As a result, 4-level pulse amplitude modulation (PAM-4) is being widely considered for short-reach data center interconnects (DCIs). PAM-4 strikes a good balance between data carrying capacity and cost, since it requires less complicated digital signal processing than coherent transmission methods. Since lowering energy consumption is an economic and social imperative, designers need to be mindful of energy efficiencies when exploring technologies. This blog post explores the design of a PAM-4 transmitter chip that provides higher bandwidth compared to NRZ, avoids use of energy-inefficient electronics, and achieves PAM-4 signaling in the optical domain by using segmented-electrode phase-shifters.

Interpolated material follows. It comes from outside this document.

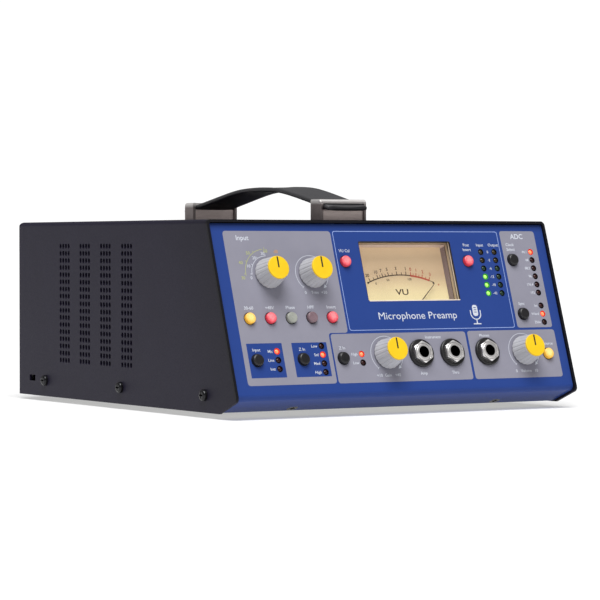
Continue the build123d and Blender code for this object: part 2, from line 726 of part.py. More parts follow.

A photonic PAM-4 transmitter often includes a Mach-Zehnder modulator (MZM) driven by a digital-to-analog converter (DAC) that requires energy-inefficient electronics. Implementations with nested modulators and drivers also exist, but they typically have larger footprints. An alternative approach is to create a DAC-less design by using inherent DAC capabilities of segmented phase-shifters.
The longer interaction length in conventional travelling-wave MZMs (TW-MZMs) helps reduce drive voltage due to technology-dependent VπL. However, longer electrodes mean higher RF losses and mismatch in group velocities between RF and optical signals, which in turn impact modulation bandwidth.
The segmented approach offers longer interaction lengths without increased loss by shifting the velocity matching to electronic timing circuits to control timing of applied electrical signals to match the optical delay between segments.
The schematic in Figure 1, modeled in Synopsys OptSim software, shows a PAM-4 transmitter using a segmented-electrode Mach-Zehnder modulator (SE-MZM) made from discrete photonic IC (PIC) elements.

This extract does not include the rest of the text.